§ DATA BLOCK
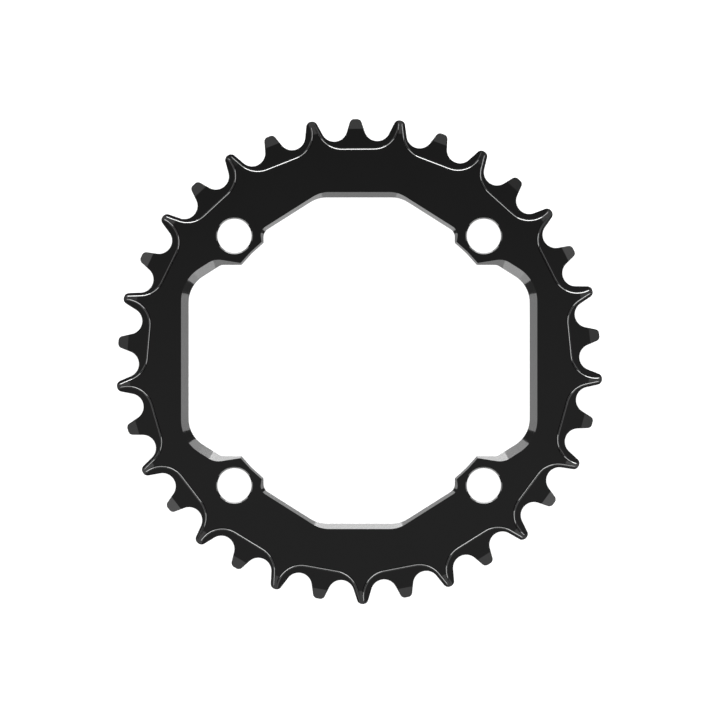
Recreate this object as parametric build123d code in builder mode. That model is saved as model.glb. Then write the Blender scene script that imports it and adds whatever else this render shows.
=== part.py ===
from build123d import *
import os
from math import cos, pi, radians, sin, sqrt, tan

# One-piece aluminium chainring for a single-ring bicycle crank, milled from plate.
# Narrow and wide teeth alternate, four lobes carry the bolts, and the middle is open.
# Frame: the origin is the centre of the bolt circle, half way through the plate,
# where the middle of the chain runs. The front face looks up along +Z.
# Lengths are in millimetres, angles in degrees, counted anticlockwise from +X.

# Chain and teeth, whose tips stand above the pitch circle
chain_pitch = 12.7
tooth_count = 34
roller_seat_radius = 3.88
flank_angle = 17.0
narrow_tip_height = 2.43
wide_tip_height = 3.03
narrow_tip_round = 1.4
wide_tip_round = 1.6
first_narrow_tooth = 90.844

# Plate, and the relief milled beside the teeth on both faces
plate_thickness = 3.7
narrow_tooth_thickness = 2.0
relief_wall_slope = 45.0
relief_below_pitch = 6.82
relief_root_length = 9.4
relief_corner_radius = 7.7
relief_turn = 0.5
leading_wall_lean = 10.5
trailing_wall_lean = 28.0

# Sloped ends of the teeth
tip_slope = 12.0
narrow_slope_length = 2.9
wide_slope_length = 3.9

# Bolt holes in the lobes, and the nut seats on the back
bolt_circle = 104.0
bolt_count = 4
first_bolt = 45.0
bolt_hole = 10.1
bolt_hole_chamfer = 0.3
nut_seat = 12.6
nut_seat_depth = 1.2

# Central opening and lobes, measured in from the radius of the bolt circle
side_inset = 1.7
top_inset = 3.9
diagonal_angle = 32.3
side_diagonal_inset = 6.4
top_diagonal_inset = 4.85
opening_corner = 9.0
lobe_half_width = 8.5696
lobe_reach = 7.3
lobe_corner = 2.8

# Bevel that runs from the front face down into the opening
bevel_slope = 40.0
bevel_side_width = 2.2
bevel_top_width = 1.55
bevel_side_diagonal_width = 2.5
bevel_top_diagonal_width = 0.95
bevel_side_corner = 11.4
bevel_tip_width = 0.55
bevel_flare = 8.9
bevel_side_lobe_corner = 5.5
bevel_top_lobe_corner = 3.0

# Derived sizes
tooth_angle = 360.0 / tooth_count
tooth_pairs = tooth_count // 2
pitch_radius = chain_pitch / 2 / sin(pi / tooth_count)
narrow_tip_radius = pitch_radius + narrow_tip_height
wide_tip_radius = pitch_radius + wide_tip_height
relief_root = pitch_radius - relief_below_pitch
bolt_radius = bolt_circle / 2
opening_side = bolt_radius - side_inset
opening_top = bolt_radius - top_inset
side_diagonal = bolt_radius - side_diagonal_inset
top_diagonal = bolt_radius - top_diagonal_inset
lobe_side = bolt_radius * sin(radians(first_bolt)) - lobe_half_width
lobe_tip_radius = bolt_radius - lobe_reach
front_height = plate_thickness / 2
floor_height = narrow_tooth_thickness / 2
relief_depth = front_height - floor_height
cutter_reach = wide_tip_radius + plate_thickness
cutter_rise = plate_thickness
foot_across = pitch_radius * sin(pi / tooth_count) - roller_seat_radius * cos(radians(flank_angle))
foot_out = pitch_radius * cos(pi / tooth_count) - roller_seat_radius * sin(radians(flank_angle))


def polar(radius, angle):
    """A point this far from the axis, in this direction."""
    return (radius * cos(radians(angle)), radius * sin(radians(angle)))


def tooth_plane(axis, height):
    """Sketch plane of a tooth: X runs clockwise across it, Y runs out along it."""
    out_x, out_y = polar(1, axis)
    return Plane(origin=(0, 0, height), x_dir=(out_y, -out_x, 0), z_dir=(0, 0, 1))


def beside_tooth(axis, across, out):
    """A point in the ring's frame, given clockwise across a tooth and out along it."""
    out_x, out_y = polar(1, axis)
    return (out * out_x + across * out_y, out * out_y - across * out_x)


def flank_half_width(out):
    """Half the width of a tooth where its flanks are straight."""
    return foot_across - (out - foot_out) * tan(radians(flank_angle))


# Outline of the teeth: roller seats joined by straight flanks and rounded tips.
with BuildSketch(Plane.XY) as tooth_outline:
    with BuildLine():
        for tooth in range(tooth_count):
            axis = first_narrow_tooth - tooth * tooth_angle
            wide = tooth % 2 == 1
            tip = wide_tip_radius if wide else narrow_tip_radius
            FilletPolyline(
                beside_tooth(axis, -foot_across, foot_out),
                beside_tooth(axis, -flank_half_width(tip), tip),
                beside_tooth(axis, flank_half_width(tip), tip),
                beside_tooth(axis, foot_across, foot_out),
                radius=wide_tip_round if wide else narrow_tip_round,
            )
            ThreePointArc(
                beside_tooth(axis, foot_across, foot_out),
                polar(pitch_radius - roller_seat_radius, axis - tooth_angle / 2),
                beside_tooth(axis - tooth_angle, -foot_across, foot_out),
            )
    make_face()

# The relief beside a narrow tooth leaves that tooth thin and stands the next wide
# tooth up as a rib. Its wall slopes down from the face of the plate to the floor.
# The outline, where the wall starts, is drawn in a frame turned a little clockwise
# from the narrow tooth: a straight root, a corner at each end of it, and two sides
# that lean the same way. The chamfer then slopes the walls, out to the smaller floor.
with BuildPart() as relief_cutter:
    with BuildSketch(tooth_plane(first_narrow_tooth - relief_turn, floor_height)):
        with BuildLine():
            root = Line(
                (-relief_root_length / 2, relief_root), (relief_root_length / 2, relief_root)
            )
            leading_corner = JernArc(
                root @ 1, root % 1, relief_corner_radius, 90 + leading_wall_lean
            )
            trailing_corner = JernArc(
                root @ 0, -(root % 0), relief_corner_radius, trailing_wall_lean - 90
            )
            leading_wall = PolarLine(
                leading_corner @ 1, cutter_reach - (leading_corner @ 1).Y,
                direction=leading_corner % 1, length_mode=LengthMode.VERTICAL,
            )
            trailing_wall = PolarLine(
                trailing_corner @ 1, cutter_reach - (trailing_corner @ 1).Y,
                direction=trailing_corner % 1, length_mode=LengthMode.VERTICAL,
            )
            Line(leading_wall @ 1, trailing_wall @ 1)
        make_face()
    extrude(amount=cutter_rise)
    floor_edges = relief_cutter.edges().group_by(Axis.Z)[0]
    outer_edge = floor_edges.sort_by_distance((0, 0, 0))[-1]
    wall_edges = floor_edges - ShapeList([outer_edge])
    chamfer(wall_edges, relief_depth / tan(radians(relief_wall_slope)))


def tip_cutter(axis, tip_radius, slope_length, face_height):
    """A wedge that slopes the last stretch of a tooth away from a face."""
    out_x, out_y = polar(1, axis)
    side_plane = Plane(origin=(0, 0, 0), x_dir=(out_x, out_y, 0), z_dir=(out_y, -out_x, 0))
    slope_start = tip_radius - slope_length
    drop = (cutter_reach - slope_start) * tan(radians(tip_slope))
    with BuildPart() as cutter:
        with BuildSketch(side_plane):
            with BuildLine():
                Polyline(
                    (slope_start, face_height),
                    (cutter_reach, face_height - drop),
                    (cutter_reach, face_height + cutter_rise),
                    (slope_start, face_height + cutter_rise),
                    close=True,
                )
            make_face()
        extrude(amount=chain_pitch / 2, both=True)
    return cutter.part


wide_tip_cutter = tip_cutter(
    first_narrow_tooth - tooth_angle, wide_tip_radius, wide_slope_length, front_height
)
narrow_tip_cutter = tip_cutter(
    first_narrow_tooth, narrow_tip_radius, narrow_slope_length, floor_height
)
front_cutters = [relief_cutter.part, wide_tip_cutter, narrow_tip_cutter]
back_cutters = [cutter.mirror(Plane.XY) for cutter in front_cutters]


def lobe_shoulder(tip_radius, half_width):
    """How far out a lobe's corner stands, where its side meets its rounded tip."""
    return sqrt(tip_radius**2 - half_width**2)


def opening_outline(side, top, side_line, top_line, lobe_tip, lobe_line, flare, rounds):
    """A sketch of the opening, drawn as one quarter and mirrored.

    The straights lie at side and top, the diagonals at side_line and top_line, and
    the lobe between them has its sides at lobe_line, flared by this angle. The
    rounds are those of the four corners, from the side to the top.
    """
    across = sin(radians(diagonal_angle))
    along = cos(radians(diagonal_angle))
    slope = tan(radians(flare))
    shoulder = lobe_shoulder(lobe_tip, lobe_line)
    lobe_base = lobe_line - shoulder * slope
    side_root_x = (side_line - lobe_base * along) / (across + slope * along)
    top_root_y = (top_line - lobe_base * across) / (along + slope * across)
    with BuildSketch() as outline:
        with BuildLine():
            FilletPolyline(
                (side, 0),
                (side, (side_line - side * across) / along),
                (side_root_x, lobe_base + side_root_x * slope),
                (shoulder, lobe_line),
                radius=rounds[:2],
            )
            ThreePointArc((shoulder, lobe_line), polar(lobe_tip, 45), (lobe_line, shoulder))
            FilletPolyline(
                (lobe_line, shoulder),
                (lobe_base + top_root_y * slope, top_root_y),
                ((top_line - top * along) / across, top),
                (0, top),
                radius=rounds[2:],
            )
            mirror(about=Plane.YZ)
            mirror(about=Plane.XZ)
        make_face()
    return outline.sketch


# Widest bevel, which sets how deep its tapered cutter goes.
bevel_width = max(
    bevel_side_width, bevel_top_width, bevel_side_diagonal_width, bevel_top_diagonal_width
)
bevel_depth = (bevel_width + bevel_tip_width / 2) * tan(radians(bevel_slope))

with BuildPart() as chainring:
    add(tooth_outline.sketch)
    extrude(amount=front_height, both=True)
    with PolarLocations(0, tooth_pairs):
        add(front_cutters + back_cutters, mode=Mode.SUBTRACT)

    # Central opening, straight through the plate.
    with BuildSketch(Plane.XY):
        add(opening_outline(
            opening_side, opening_top, side_diagonal, top_diagonal,
            lobe_tip_radius, lobe_side, 0,
            (opening_corner, lobe_corner, lobe_corner, opening_corner),
        ))
    extrude(amount=front_height, both=True, mode=Mode.SUBTRACT)

    # Bevel on the front, wide at the straights and narrow round the lobes.
    with BuildSketch(Plane.XY.offset(front_height)):
        add(opening_outline(
            opening_side + bevel_side_width, opening_top + bevel_top_width,
            side_diagonal + bevel_side_diagonal_width, top_diagonal + bevel_top_diagonal_width,
            lobe_tip_radius + bevel_tip_width, lobe_side + bevel_tip_width, bevel_flare,
            (bevel_side_corner, bevel_side_lobe_corner, bevel_top_lobe_corner, opening_corner),
        ))
    extrude(amount=-bevel_depth, taper=90 - bevel_slope, mode=Mode.SUBTRACT)

    # Bolt holes through the lobes, with chamfered front rims, and seats for the nuts on the back.
    with BuildSketch(Plane.XY):
        with PolarLocations(bolt_radius, bolt_count, start_angle=first_bolt):
            Circle(bolt_hole / 2)
    extrude(amount=front_height, both=True, mode=Mode.SUBTRACT)
    with BuildSketch(Plane.XY.offset(front_height)):
        with PolarLocations(bolt_radius, bolt_count, start_angle=first_bolt):
            Circle(bolt_hole / 2 + bolt_hole_chamfer)
    extrude(amount=-bolt_hole_chamfer, taper=45, mode=Mode.SUBTRACT)
    with BuildSketch(Plane.XY.offset(-front_height)):
        with PolarLocations(bolt_radius, bolt_count, start_angle=first_bolt):
            Circle(nut_seat / 2)
    extrude(amount=nut_seat_depth, mode=Mode.SUBTRACT)

chainring.part.label = "chainring"
os.makedirs("parts", exist_ok=True)
export_step(chainring.part, "parts/chainring.step")
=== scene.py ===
from math import ceil, cos, pi, radians, sin, sqrt, tan

import bmesh
import bpy
from mathutils import Matrix, Vector


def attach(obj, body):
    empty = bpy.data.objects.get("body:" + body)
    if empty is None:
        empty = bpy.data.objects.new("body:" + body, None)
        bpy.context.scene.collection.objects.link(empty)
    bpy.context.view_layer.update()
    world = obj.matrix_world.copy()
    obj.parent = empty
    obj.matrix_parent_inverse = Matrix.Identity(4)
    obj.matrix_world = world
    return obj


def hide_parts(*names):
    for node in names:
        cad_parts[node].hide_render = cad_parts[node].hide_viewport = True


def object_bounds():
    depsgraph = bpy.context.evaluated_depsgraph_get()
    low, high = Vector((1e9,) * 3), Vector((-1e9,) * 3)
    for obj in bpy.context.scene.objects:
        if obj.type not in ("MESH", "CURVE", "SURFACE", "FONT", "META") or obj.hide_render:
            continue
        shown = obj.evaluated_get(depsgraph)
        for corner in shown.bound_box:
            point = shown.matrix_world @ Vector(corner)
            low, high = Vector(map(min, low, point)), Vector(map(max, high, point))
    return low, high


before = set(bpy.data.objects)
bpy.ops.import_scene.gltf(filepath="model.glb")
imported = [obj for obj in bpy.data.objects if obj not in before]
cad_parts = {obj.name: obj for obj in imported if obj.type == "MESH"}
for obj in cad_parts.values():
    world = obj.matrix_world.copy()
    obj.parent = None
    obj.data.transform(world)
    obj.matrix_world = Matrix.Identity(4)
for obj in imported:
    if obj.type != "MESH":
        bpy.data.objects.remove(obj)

cad_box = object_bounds()


# Toothed blank
# The ring starts as a disc of aluminium plate. Narrow and wide teeth alternate round
# its edge, with a roller seat milled between each pair. It is drawn in millimetres,
# one narrow tooth to the next, with the first narrow tooth along +Y.
PITCH = 12.7
TEETH = 34
SEAT_ROUND = 3.88
FLANK = radians(17.0)
NARROW_TIP = 71.25
WIDE_TIP = 71.85
NARROW_ROUND = 1.4
WIDE_ROUND = 1.6
FACE = 1.85
STEP = 2 * pi / TEETH
ARC_STEP = radians(6.0)
MERGE = 1e-3


def line_to(bm, vert, point):
    """Draw an edge on from a vertex."""
    end = bmesh.ops.extrude_vert_indiv(bm, verts=[vert])["verts"][0]
    end.co = point
    return end


def arc_to(bm, vert, centre, turn):
    """Draw an arc on from a vertex, about a centre."""
    drawn = bmesh.ops.spin(
        bm, geom=[vert], cent=centre, axis=(0, 0, 1), angle=turn,
        steps=max(2, ceil(abs(turn) / ARC_STEP)),
    )
    return drawn["geom_last"][0]


def rounded_face(corners):
    """A flat face with rounded corners, each given as x, y and its radius."""
    bm = bmesh.new()
    points = [Vector((x, y, 0)) for x, y, _ in corners]
    pen = None
    for index, corner in enumerate(points):
        radius = corners[index][2]
        back = (points[index - 1] - corner).normalized()
        ahead = (points[(index + 1) % len(points)] - corner).normalized()
        half = back.angle(ahead) / 2
        start = corner + back * (radius / tan(half))
        pen = line_to(bm, pen, start) if pen else bm.verts.new(start)
        if radius:
            turn = (pi - 2 * half) * (1 if ahead.cross(back).z > 0 else -1)
            centre = corner + (back + ahead).normalized() * (radius / sin(half))
            pen = arc_to(bm, pen, centre, turn)
    bm.verts.ensure_lookup_table()
    bmesh.ops.contextual_create(bm, geom=[pen, bm.verts[0]])
    bmesh.ops.remove_doubles(bm, verts=bm.verts, dist=MERGE)
    bmesh.ops.contextual_create(bm, geom=bm.edges[:])
    bmesh.ops.recalc_face_normals(bm, faces=bm.faces)
    return bm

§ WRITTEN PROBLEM
Transcribe nothing but the lines from the line with "extrude(amount=-bolt_hole_chamfer, taper=45, mode=Mode.SUBTRACT)" through the line with "if empty is", reproducing each exactly.

§ ANSWER FOR THE TASK
    extrude(amount=-bolt_hole_chamfer, taper=45, mode=Mode.SUBTRACT)
    with BuildSketch(Plane.XY.offset(-front_height)):
        with PolarLocations(bolt_radius, bolt_count, start_angle=first_bolt):
            Circle(nut_seat / 2)
    extrude(amount=nut_seat_depth, mode=Mode.SUBTRACT)

chainring.part.label = "chainring"
os.makedirs("parts", exist_ok=True)
export_step(chainring.part, "parts/chainring.step")
=== scene.py ===
from math import ceil, cos, pi, radians, sin, sqrt, tan

import bmesh
import bpy
from mathutils import Matrix, Vector


def attach(obj, body):
    empty = bpy.data.objects.get("body:" + body)
    if empty is None:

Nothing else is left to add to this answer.